4th President of CAF
- In office 1972–1987
- Preceded by: Abdel Halim Muhammad
- Succeeded by: Abdel Halim Muhammad (acting) Issa Hayatou

Personal details
- Born: Yidnekatchew Tessema Eshete 11 September 1921 Jimma, Ethiopian Empire
- Died: 19 August 1987 (aged 65) Addis Ababa, Ethiopia

Association football career
- Position: Striker

Youth career
- 1935–1942: Saint-George SA

Senior career*
- Years: Team / Apps / (Gls)
- 1943–1958: Saint-George SA / 365 / (318)

International career
- 1947–1957: Ethiopia / 15 / (3)

Managerial career
- 1962–1963: Ethiopia

= Yidnekatchew Tessema =

Ethiopian footballer

Yidnekatchew Tessema (Amharic: ይድነቃቸው ተሠማ; 11 September 1921 – 19 August 1987) was an Ethiopian professional footballer who played as a striker.

== Football career ==
He played for his school for five years, for the first Ethiopian football team, the Saint George for 27 years. He played 27 times in international competitions. During the racially segregated footballing of the Italian occupation of Ethiopia, Yidnekatchew translated the rules of football into Amharic language for the Native Sports Office. The year following the end of the occupation, Yidnekatchew led the establishment of an official sports federation.

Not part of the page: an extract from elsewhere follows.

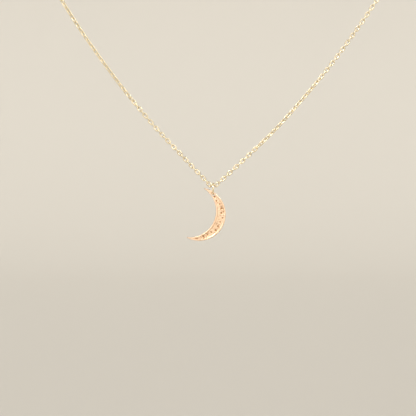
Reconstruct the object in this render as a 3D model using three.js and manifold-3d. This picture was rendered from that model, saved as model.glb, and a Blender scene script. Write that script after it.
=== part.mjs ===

Tessema was a founding member of the Confederation of African Football (CAF) in the late 1950s. He served CAF as the deputy president between 1964 and 1972 and as the President between 1972 and 1987. He was also member of the African Sport Congress, International Olympic Committee, FIFA and President of the African Olympics Committee.